28/04/2013

BrasilRADIOGRAFIA DA JUSTIÇA MOSTRA NÚMEROS ALARMANTES

IVES GANDRA DA SILVA MARTINS FILHO,
Ministro do Tribunal Superior do Trabalho

Recentemente foi lançado, em cerimônia no Tribunal Superior Eleitoral (TSE), presidida pela ministra Cármen Lúcia, o Anuário da Justiça 2013, publicado pelo Consultor Jurídico, com apoio da Fundação Armando Álvares Penteado (Faap). A publicação é valioso serviço que se presta à Justiça, pois revela, com fatos e fotos, o perfil dos ministros do Supremo Tribunal Federal (STF) e dos tribunais superiores, permitindo melhor conhecimento de como julga e pensa a cúpula do Judiciário brasileiro.

Na esteira desse anuário, a mesma prestigiosa editora tem publicado os anuários dos tribunais de Justiça de São Paulo, do Rio de Janeiro e de Minas Gerais, maiores deste país, além de um abarcando todos os 24 Tribunais Regionais do Trabalho e outro os cinco Tribunais Regionais Federais. Só identificar e conhecer um pouco melhor quem são os desembargadores dessas Cortes já facilita a todos os operadores do direito a atuação nos respectivos tribunais.

Mas o Anuário da Justiça vai mais além: norteando-se no Justiça em números, do Conselho Nacional de Justiça (CNJ), e nas entrevistas com os magistrados brasileiros retratados, traça uma radiografia da situação da Justiça brasileira, quanto à sua performance. E os números e análises são alarmantes.

Um de cada três brasileiros tem ação tramitando na Justiça, o que mostra o grau de litigiosidade a que chegamos. Desde a promulgação da Constituição de 1988, houve um incremento de 7 mil por cento na demanda processual. A duração média de uma demanda judicial, até o vencedor receber o que postulou chega à década. A média diária de processos a serem apreciados por ministro do Superior Tribunal de Justiça (STJ) ou do Tribunal Superior do Trabalho (TST) alcança a casa dos 60 recursos. Os números são assustadores e apontam para a falência de um modelo de prestação jurisdicional.

Dizia, em entrevista ao Anuário, que é preciso reconhecer, como no conto, que "o rei está nu": a prática demonstra elevado grau de delegação de jurisdição às assessorias jurídicas dos magistrados, a ausência de verdadeira colegialidade na grande maioria das decisões e um nível crescente de insatisfação do cliente da Justiça, que é o cidadão.

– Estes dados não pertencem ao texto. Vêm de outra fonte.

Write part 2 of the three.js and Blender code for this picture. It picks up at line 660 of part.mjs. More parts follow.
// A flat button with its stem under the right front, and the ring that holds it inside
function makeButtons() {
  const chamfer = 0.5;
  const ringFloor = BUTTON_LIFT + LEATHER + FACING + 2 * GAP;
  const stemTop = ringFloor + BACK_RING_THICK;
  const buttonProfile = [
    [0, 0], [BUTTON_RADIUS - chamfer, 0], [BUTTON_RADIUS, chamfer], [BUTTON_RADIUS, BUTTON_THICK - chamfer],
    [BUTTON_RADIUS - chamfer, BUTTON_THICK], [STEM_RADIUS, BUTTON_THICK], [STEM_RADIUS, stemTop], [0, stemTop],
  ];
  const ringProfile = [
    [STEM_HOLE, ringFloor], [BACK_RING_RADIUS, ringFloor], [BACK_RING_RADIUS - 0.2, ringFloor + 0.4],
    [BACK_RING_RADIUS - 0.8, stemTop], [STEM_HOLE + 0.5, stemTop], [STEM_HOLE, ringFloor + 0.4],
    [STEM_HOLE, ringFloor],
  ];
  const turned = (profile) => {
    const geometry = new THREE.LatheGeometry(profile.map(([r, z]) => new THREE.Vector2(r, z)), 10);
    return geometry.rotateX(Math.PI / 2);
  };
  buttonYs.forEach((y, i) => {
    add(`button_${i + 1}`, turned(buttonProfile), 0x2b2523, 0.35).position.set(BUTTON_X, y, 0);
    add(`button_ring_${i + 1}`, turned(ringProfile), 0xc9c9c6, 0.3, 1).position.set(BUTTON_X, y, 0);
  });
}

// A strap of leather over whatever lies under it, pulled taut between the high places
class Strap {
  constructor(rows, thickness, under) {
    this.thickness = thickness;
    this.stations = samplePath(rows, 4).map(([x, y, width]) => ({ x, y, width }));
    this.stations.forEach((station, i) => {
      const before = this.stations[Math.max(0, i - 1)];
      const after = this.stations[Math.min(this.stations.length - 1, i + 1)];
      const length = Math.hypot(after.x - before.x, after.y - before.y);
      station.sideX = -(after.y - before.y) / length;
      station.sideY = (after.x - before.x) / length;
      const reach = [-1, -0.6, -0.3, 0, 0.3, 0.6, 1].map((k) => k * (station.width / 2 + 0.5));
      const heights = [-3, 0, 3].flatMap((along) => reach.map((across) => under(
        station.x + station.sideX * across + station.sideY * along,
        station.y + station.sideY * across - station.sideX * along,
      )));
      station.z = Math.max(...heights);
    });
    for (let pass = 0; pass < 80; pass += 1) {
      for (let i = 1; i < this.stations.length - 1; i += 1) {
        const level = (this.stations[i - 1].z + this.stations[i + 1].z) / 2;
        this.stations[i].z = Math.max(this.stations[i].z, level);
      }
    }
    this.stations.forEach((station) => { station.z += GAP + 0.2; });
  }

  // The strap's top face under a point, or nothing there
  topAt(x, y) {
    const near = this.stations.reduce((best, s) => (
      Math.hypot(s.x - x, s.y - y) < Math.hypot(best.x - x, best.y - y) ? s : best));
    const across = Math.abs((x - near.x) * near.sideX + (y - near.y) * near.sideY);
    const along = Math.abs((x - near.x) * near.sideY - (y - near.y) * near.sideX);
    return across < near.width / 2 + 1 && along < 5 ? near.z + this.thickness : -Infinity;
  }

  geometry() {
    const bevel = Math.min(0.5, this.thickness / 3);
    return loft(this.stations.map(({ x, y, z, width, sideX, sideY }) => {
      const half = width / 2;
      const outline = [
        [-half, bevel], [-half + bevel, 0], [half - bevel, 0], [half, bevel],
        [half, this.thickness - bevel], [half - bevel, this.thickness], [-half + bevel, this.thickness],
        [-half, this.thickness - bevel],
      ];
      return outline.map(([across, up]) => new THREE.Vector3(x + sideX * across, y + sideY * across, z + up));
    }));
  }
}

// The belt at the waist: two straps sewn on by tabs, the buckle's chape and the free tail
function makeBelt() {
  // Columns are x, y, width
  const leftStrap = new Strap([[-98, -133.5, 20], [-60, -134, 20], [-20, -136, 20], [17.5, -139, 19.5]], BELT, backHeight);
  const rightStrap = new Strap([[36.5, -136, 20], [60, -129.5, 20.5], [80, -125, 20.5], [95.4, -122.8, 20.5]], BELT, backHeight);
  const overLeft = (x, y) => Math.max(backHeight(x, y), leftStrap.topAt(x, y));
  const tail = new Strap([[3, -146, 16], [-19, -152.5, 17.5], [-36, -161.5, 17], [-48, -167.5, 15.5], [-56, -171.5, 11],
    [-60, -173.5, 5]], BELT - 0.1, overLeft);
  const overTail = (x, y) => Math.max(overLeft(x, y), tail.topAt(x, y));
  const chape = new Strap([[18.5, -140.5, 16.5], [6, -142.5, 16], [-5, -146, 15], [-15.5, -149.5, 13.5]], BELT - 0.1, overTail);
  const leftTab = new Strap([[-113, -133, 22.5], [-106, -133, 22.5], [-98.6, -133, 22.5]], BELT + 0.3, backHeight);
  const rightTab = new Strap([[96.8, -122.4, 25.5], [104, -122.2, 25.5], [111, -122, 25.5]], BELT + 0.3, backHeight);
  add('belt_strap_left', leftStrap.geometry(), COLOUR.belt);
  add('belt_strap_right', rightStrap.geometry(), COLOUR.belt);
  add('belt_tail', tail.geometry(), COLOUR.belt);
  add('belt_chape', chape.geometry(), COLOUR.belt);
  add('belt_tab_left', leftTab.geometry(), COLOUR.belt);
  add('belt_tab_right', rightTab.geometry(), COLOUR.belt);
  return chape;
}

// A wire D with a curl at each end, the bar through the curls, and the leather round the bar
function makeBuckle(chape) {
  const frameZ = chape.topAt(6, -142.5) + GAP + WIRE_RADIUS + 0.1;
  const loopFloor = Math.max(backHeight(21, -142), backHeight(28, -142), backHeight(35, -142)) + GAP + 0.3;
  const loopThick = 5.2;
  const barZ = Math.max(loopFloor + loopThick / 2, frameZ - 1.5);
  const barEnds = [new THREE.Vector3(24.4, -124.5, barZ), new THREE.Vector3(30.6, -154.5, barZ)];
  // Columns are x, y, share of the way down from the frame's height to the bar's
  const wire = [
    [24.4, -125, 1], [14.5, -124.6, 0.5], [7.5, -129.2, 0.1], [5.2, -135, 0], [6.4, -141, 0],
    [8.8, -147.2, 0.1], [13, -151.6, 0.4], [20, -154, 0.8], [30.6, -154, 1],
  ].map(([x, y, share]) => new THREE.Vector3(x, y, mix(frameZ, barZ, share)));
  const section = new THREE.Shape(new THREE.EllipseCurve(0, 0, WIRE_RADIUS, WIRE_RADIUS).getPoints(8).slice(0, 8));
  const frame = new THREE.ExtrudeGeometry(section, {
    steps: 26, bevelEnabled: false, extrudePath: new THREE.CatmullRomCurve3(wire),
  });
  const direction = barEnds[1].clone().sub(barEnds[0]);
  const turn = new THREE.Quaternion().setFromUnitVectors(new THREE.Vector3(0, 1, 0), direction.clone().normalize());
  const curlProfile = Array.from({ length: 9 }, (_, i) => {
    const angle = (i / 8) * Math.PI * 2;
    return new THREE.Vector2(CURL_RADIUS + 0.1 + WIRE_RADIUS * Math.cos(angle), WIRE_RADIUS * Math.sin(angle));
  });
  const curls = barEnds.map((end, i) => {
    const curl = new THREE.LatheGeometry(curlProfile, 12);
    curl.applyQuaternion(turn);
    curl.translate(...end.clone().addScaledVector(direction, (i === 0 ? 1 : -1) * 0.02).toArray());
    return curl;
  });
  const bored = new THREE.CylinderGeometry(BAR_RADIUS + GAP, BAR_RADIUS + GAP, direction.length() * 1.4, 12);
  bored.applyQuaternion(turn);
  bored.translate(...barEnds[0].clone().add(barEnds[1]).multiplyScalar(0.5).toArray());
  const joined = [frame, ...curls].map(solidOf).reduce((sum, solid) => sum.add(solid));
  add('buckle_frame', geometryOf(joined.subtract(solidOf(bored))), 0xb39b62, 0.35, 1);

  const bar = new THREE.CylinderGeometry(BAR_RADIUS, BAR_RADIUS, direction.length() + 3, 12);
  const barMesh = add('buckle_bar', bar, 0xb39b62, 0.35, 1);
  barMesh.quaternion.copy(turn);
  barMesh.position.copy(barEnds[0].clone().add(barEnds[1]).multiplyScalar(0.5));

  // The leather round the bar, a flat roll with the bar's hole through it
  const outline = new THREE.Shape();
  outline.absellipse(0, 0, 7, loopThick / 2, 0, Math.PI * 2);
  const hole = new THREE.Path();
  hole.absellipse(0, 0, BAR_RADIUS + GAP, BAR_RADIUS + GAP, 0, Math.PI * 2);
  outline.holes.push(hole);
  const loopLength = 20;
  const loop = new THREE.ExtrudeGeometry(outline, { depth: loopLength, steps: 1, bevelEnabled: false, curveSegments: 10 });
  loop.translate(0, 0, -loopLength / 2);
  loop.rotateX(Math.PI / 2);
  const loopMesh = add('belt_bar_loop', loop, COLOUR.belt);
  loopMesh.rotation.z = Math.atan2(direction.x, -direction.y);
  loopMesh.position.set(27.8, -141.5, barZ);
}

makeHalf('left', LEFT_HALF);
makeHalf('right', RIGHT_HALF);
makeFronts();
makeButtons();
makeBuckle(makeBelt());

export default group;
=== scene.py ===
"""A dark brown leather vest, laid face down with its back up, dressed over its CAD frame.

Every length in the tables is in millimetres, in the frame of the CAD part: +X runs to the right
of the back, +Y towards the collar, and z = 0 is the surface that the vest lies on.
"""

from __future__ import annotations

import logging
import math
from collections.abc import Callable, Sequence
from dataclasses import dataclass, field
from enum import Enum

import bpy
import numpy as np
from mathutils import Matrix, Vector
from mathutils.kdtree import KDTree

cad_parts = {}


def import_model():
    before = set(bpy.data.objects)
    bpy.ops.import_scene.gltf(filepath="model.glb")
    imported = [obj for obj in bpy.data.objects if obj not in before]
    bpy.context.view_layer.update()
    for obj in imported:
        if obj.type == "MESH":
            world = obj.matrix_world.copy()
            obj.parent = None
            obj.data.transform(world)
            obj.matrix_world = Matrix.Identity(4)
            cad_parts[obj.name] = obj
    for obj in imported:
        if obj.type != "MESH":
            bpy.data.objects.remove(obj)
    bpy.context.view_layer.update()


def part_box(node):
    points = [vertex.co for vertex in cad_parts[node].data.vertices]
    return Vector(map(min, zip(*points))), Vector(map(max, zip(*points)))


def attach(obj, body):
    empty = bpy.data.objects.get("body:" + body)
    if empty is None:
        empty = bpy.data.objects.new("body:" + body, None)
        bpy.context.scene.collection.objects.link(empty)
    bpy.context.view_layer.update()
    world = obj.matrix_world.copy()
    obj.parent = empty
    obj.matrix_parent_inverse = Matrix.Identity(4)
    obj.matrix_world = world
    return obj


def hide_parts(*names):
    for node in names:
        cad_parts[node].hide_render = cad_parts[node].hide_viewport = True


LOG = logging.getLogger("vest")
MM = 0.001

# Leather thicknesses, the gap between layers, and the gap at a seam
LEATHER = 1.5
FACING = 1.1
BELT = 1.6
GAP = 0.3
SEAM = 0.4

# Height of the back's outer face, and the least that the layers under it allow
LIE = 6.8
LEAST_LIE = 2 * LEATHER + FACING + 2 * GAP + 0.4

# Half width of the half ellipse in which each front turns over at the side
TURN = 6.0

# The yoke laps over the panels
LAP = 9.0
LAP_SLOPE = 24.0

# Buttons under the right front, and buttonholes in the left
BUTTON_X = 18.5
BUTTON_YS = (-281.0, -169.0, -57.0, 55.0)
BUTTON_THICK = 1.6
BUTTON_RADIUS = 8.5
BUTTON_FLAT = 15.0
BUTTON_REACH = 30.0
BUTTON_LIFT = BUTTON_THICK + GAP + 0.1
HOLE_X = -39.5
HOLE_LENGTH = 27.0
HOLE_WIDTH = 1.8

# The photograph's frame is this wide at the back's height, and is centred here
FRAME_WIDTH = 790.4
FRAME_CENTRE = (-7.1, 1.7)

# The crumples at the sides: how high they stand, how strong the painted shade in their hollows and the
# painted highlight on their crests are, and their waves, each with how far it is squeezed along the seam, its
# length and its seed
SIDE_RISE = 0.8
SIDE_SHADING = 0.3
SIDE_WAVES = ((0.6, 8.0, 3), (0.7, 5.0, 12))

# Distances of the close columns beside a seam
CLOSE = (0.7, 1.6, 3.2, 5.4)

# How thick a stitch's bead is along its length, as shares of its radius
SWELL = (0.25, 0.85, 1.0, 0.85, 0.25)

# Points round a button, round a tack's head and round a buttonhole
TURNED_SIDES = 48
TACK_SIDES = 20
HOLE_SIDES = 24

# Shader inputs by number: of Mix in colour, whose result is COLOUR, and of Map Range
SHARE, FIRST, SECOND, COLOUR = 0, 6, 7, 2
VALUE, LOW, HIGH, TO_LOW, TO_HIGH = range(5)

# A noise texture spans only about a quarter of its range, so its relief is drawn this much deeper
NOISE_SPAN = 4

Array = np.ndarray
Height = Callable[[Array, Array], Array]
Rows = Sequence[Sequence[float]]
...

Até as inovações introduzidas pela reforma do Judiciário, por terem sido tímidas, hoje trazem efeitos colaterais mais danosos do que benéficos para o jurisdicionado, mostrando como a rapidez mal canalizada também pode travar o Judiciário. É o caso do instituto da "repercussão geral" dos processos a serem julgados pelo Supremo. Afetada determinada matéria a essa análise, devem todos os recursos que versem sobre ela ficar sobrestados nas respectivas instâncias, o que tem paralisado dezenas de milhares de processos, já que nossa Suprema Corte não tem conseguido dar vazão às centenas de temas que reconhece com repercussão geral. E podem ficar parados por anos, com uma briga de advogados, tentando demonstrar que seus casos não se enquadram exatamente nessas matérias.

Justamente por isso é que, ingloriamente, tenho sustentado a necessidade de uma racionalização judicial e simplificação recursal, que permita uma triagem de processos, por parte dos tribunais superiores, das causas relevantes no seu todo, para definir, por meio deles, o conteúdo normativo da Constituição e das leis, usando os processos como veículo: decidir temas, não causas. Assim, os processos nem ficariam no limbo da repercussão geral, nem teriam de percorrer a via-sacra de dezenas de revisões para se chegar a um fim. Os litigantes almejam rapidez e definitividade das decisões.

Concordo com os que defendem a uniformização jurisprudencial das cortes regionais para desafogo dos tribunais superiores. Mas verifico que a solução é provisória, na medida em que, num segundo momento, havendo divergência entre tribunais, a avalanche de recursos voltará a desabar sobre o TST e o STJ.

Justamente por isso, saúdo com entusiasmo a Proposta de Emenda Constitucional (PEC) nº 209/2012, que dará ao STJ, quando aprovada, filtro de processos que permita tratar das matérias relevantes, sem ter que reproduzir julgados, construir jurisprudência defensiva para obstaculizar recursos e esgrimir recordes de estatísticas de processos solucionados. E não deixo de sonhar com que a Justiça do Trabalho, que era vanguardista em matéria processual, possa seguir futuramente o modelo então implantado, para tornar mais rápida e eficaz a prestação jurisdicional no país. Essas as reflexões que o Anuário enseja aos que o leem com olhos de ver.